Dans cet échange, deux personnages s’engagent dans une conversation. Le premier dirige le discours, déployant de manière détaillée ses conceptions, alors que le second agit en quelque sorte comme un catalyseur, invitant le premier à exprimer ses pensées, condensant et reformulant ses déclarations pour une assimilation plus aisée. Le protagoniste principal, en phase avec l’auteur, énonce son idéal du véritable acteur de théâtre. Il est plausible de penser que Diderot s’est lui-même projeté dans ce premier interlocuteur. Ce dernier expose donc ses propres convictions. Le second participant, semblable à la position du lecteur, cherche à saisir la définition du comédien exposée à travers le débat. Ce personnage joue un rôle crucial, car c’est par son intermédiaire que le lecteur forge sa compréhension. Puisque le premier interlocuteur est perçu comme le détenteur du savoir, le lecteur peut plus facilement s’identifier à lui.

La conception diderotienne d’un “bon comédien“, véhiculée par le premier interlocuteur, est celle d’un comédien astucieux et dénué d’empathie émotionnelle. Il est capable de modifier son personnage à volonté, dans le sens où il est totalement détaché de l’identité du rôle. De ce fait, il peut endosser divers rôles sans jamais perdre sa propre personnalité, et c’est peut-être parce qu’il n’est pas limité à une seule identité qu’il peut en adopter plusieurs.

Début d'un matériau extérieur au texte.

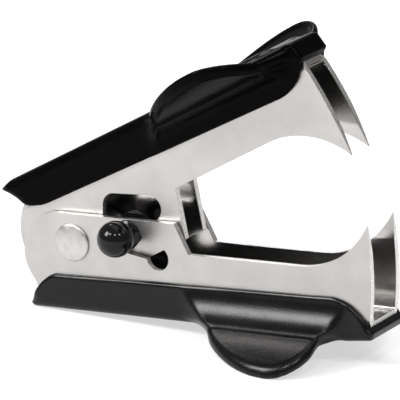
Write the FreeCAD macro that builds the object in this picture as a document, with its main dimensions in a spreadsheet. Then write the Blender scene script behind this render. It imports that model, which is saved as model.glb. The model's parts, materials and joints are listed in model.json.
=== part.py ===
"""Claw staple remover with a slide lock: two sprung U-channel jaws on one rivet, moulded finger grips.

Millimetres. +Z is up and +X points to the claws. The object stands on its lower grip, on the heel and
the two wing rims, with y = 0 as the middle plane of both jaws.
Each jaw is drawn in its own frame, with the rivet's axis at the origin and the arm along +X, and its
Placement tilts it about the rivet: the outer jaw by the stance, the inner jaw by stance and opening.
"""
import FreeCAD, Part
import math
import os

import Sketcher
from FreeCAD import Placement, Rotation, Vector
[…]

Ainsi, Diderot envisage le comédien suprême comme un caméléon capable d’adopter tous les rôles et d’exprimer toutes les émotions, mais aussi de s’en distancier après la performance. Il pose la question du véritable rôle social du comédien. En faisant référence aux poètes de l’Antiquité, Diderot évoque la double fonction du théâtre : divertir et conscientiser. Il déplore néanmoins que la société se focalise davantage sur l’aspect superficiel du théâtre plutôt que sur son message intrinsèque. En plus de ses qualités moralisatrices et divertissantes, le théâtre possède une dimension esthétique, embellissant la société et le monde. À travers tous les rôles qu’il interprète, le comédien contribue à la société, jouant ainsi son rôle dans l’accomplissement de la mission universelle de celle-ci.